Your task: Reproduce the first line and every line after it, exactly, through the one containing "bpy.data.objects.remove(old, do_unlink=True)". Leave out the rest.

Recorded data:
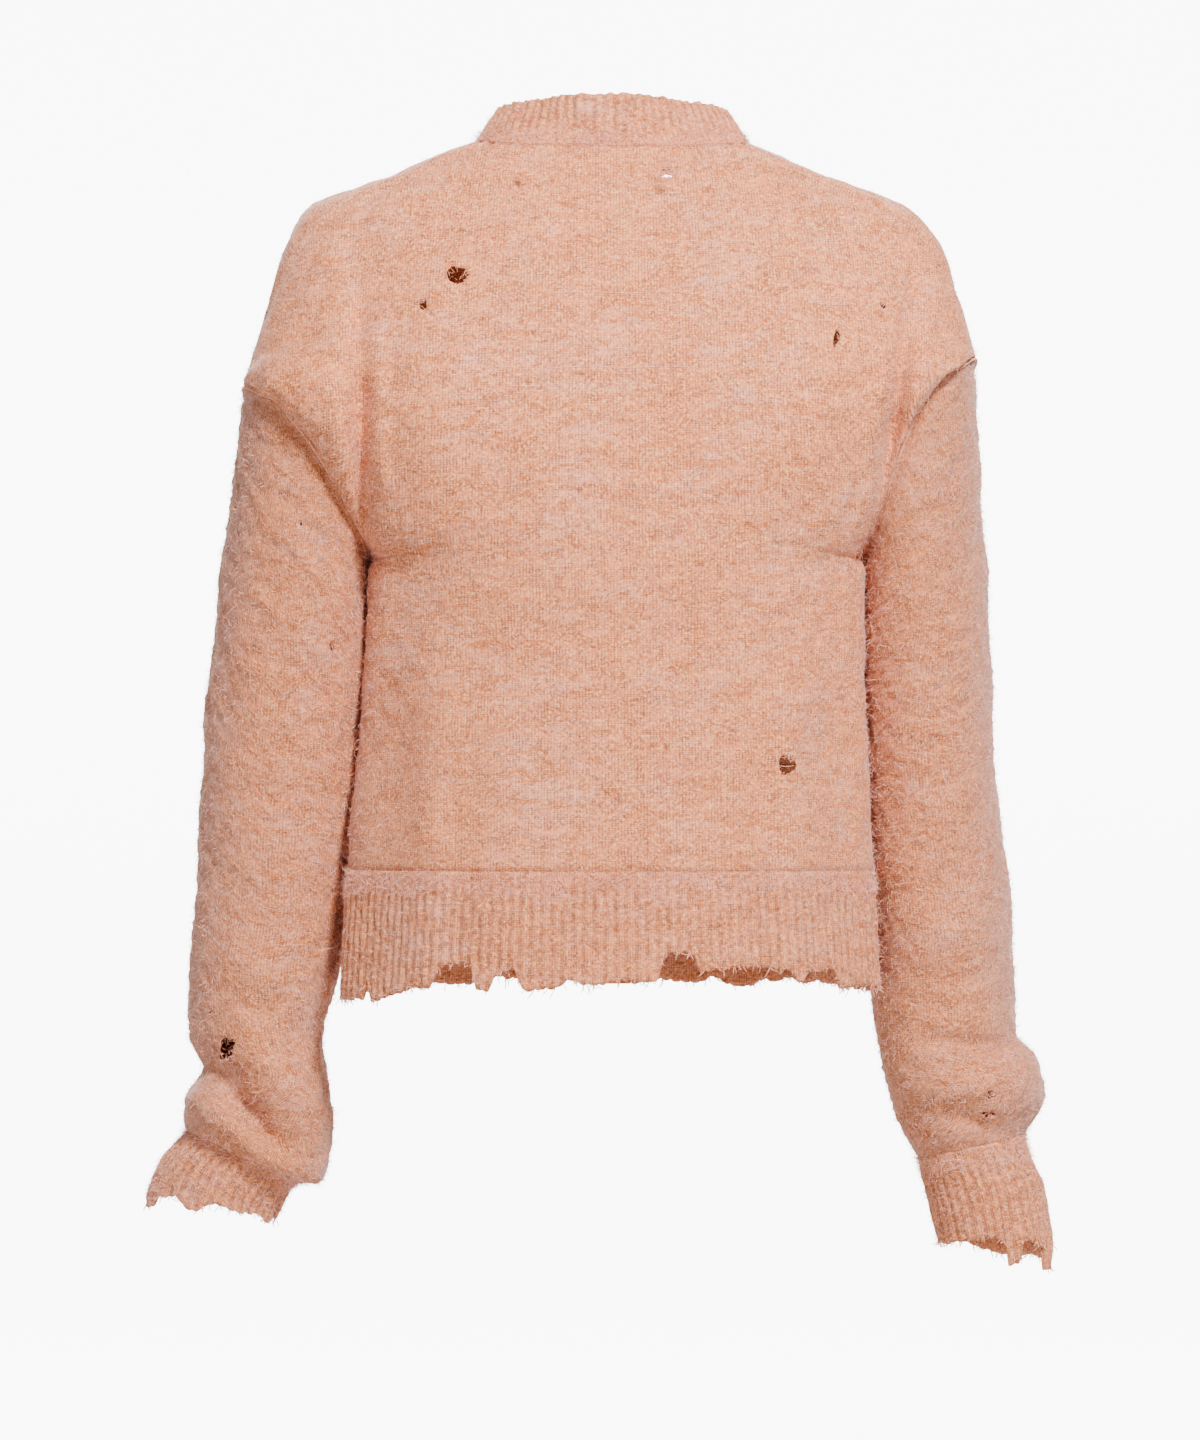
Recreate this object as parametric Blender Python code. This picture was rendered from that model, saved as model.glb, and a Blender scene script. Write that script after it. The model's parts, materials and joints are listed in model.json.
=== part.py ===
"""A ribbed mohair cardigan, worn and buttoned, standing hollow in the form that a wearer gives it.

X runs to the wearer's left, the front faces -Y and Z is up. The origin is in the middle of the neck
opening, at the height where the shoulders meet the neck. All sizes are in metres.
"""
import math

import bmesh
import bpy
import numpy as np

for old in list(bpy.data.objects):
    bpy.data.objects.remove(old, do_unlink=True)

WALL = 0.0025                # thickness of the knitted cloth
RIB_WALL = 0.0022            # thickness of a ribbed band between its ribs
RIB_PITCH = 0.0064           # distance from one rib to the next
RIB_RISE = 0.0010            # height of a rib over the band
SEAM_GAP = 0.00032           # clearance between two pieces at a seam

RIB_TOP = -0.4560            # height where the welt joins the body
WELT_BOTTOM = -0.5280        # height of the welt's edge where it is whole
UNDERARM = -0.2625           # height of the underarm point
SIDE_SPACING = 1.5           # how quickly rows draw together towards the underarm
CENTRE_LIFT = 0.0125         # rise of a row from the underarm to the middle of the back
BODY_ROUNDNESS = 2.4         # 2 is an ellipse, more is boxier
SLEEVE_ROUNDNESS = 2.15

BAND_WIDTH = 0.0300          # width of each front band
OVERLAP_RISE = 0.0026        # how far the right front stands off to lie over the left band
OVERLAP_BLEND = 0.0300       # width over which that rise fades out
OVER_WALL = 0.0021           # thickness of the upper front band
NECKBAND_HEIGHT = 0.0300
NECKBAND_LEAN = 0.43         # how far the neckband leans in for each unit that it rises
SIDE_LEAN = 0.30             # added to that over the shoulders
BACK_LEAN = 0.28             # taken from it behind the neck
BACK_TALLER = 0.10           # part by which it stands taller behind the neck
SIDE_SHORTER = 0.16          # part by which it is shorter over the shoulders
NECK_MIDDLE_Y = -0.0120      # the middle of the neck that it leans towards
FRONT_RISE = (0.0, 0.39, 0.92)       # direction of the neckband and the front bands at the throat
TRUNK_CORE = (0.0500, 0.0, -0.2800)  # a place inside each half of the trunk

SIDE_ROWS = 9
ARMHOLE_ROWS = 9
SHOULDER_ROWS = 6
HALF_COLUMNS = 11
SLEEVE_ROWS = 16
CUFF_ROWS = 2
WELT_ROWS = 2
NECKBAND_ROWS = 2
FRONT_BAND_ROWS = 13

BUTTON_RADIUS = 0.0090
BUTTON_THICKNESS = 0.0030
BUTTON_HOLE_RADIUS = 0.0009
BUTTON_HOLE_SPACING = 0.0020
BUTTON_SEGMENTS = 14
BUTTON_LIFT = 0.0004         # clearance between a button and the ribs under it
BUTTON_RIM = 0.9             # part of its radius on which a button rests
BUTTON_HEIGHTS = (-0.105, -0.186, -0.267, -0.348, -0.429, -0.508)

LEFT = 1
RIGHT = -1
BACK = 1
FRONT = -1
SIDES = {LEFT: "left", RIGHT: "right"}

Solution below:
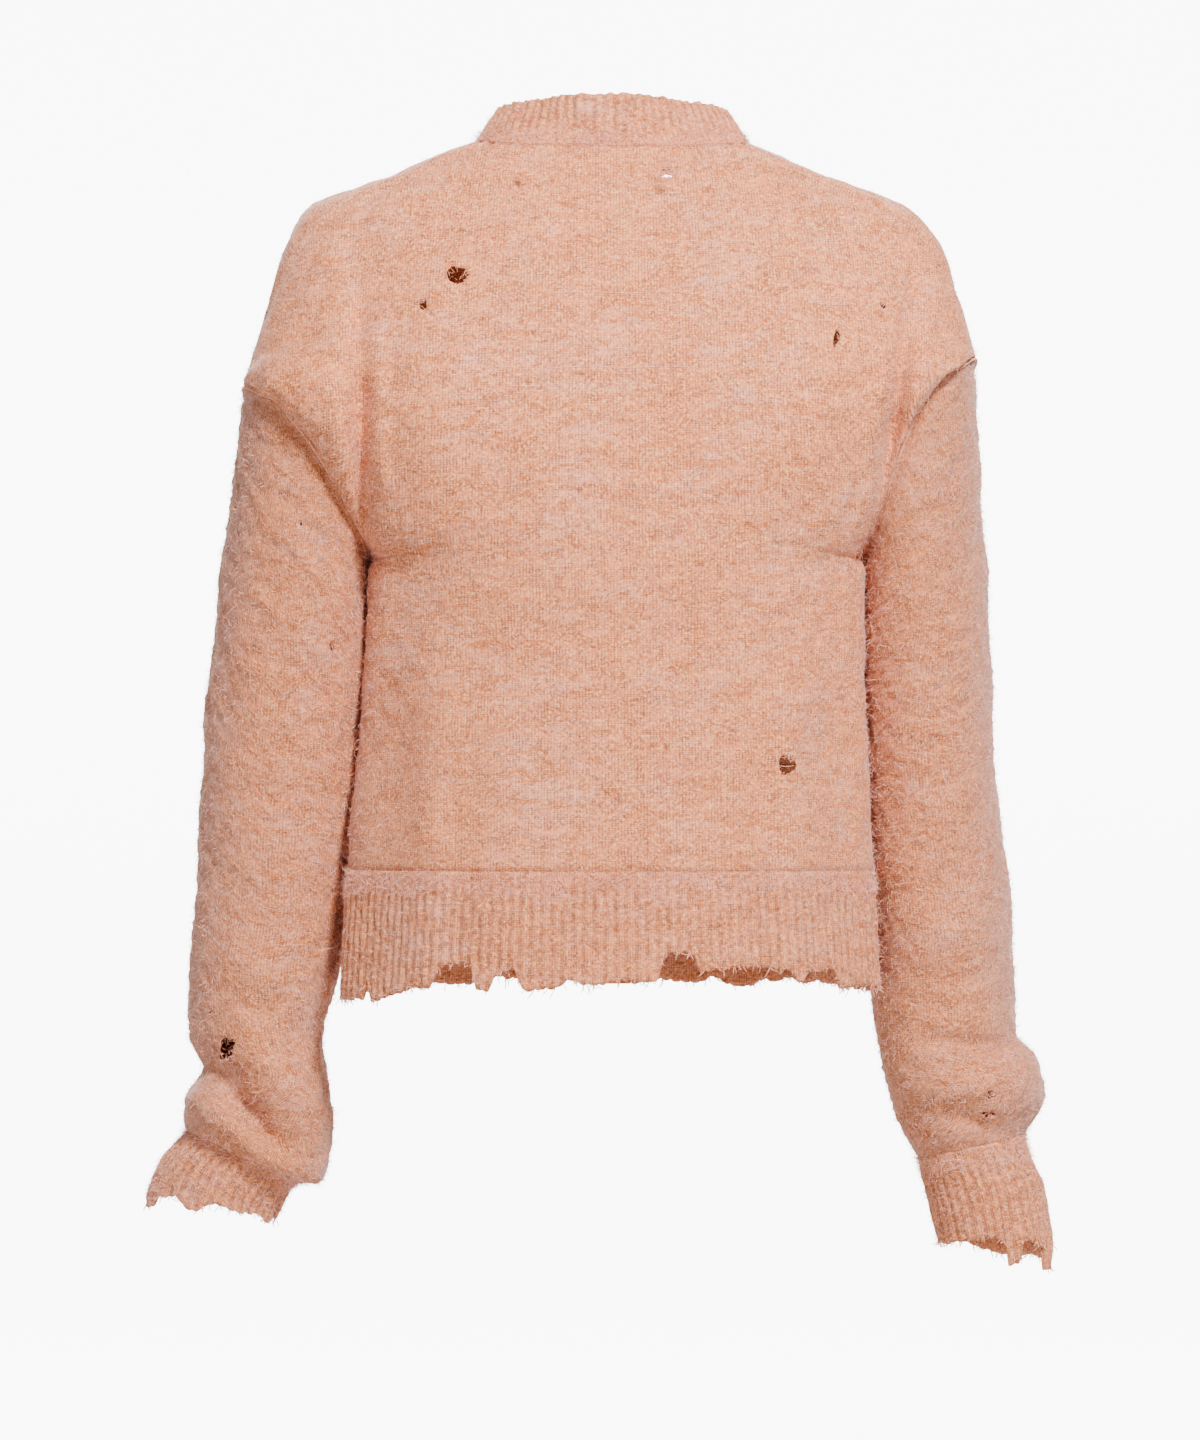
Recreate this object as parametric Blender Python code. This picture was rendered from that model, saved as model.glb, and a Blender scene script. Write that script after it. The model's parts, materials and joints are listed in model.json.
=== part.py ===
"""A ribbed mohair cardigan, worn and buttoned, standing hollow in the form that a wearer gives it.

X runs to the wearer's left, the front faces -Y and Z is up. The origin is in the middle of the neck
opening, at the height where the shoulders meet the neck. All sizes are in metres.
"""
import math

import bmesh
import bpy
import numpy as np

for old in list(bpy.data.objects):
    bpy.data.objects.remove(old, do_unlink=True)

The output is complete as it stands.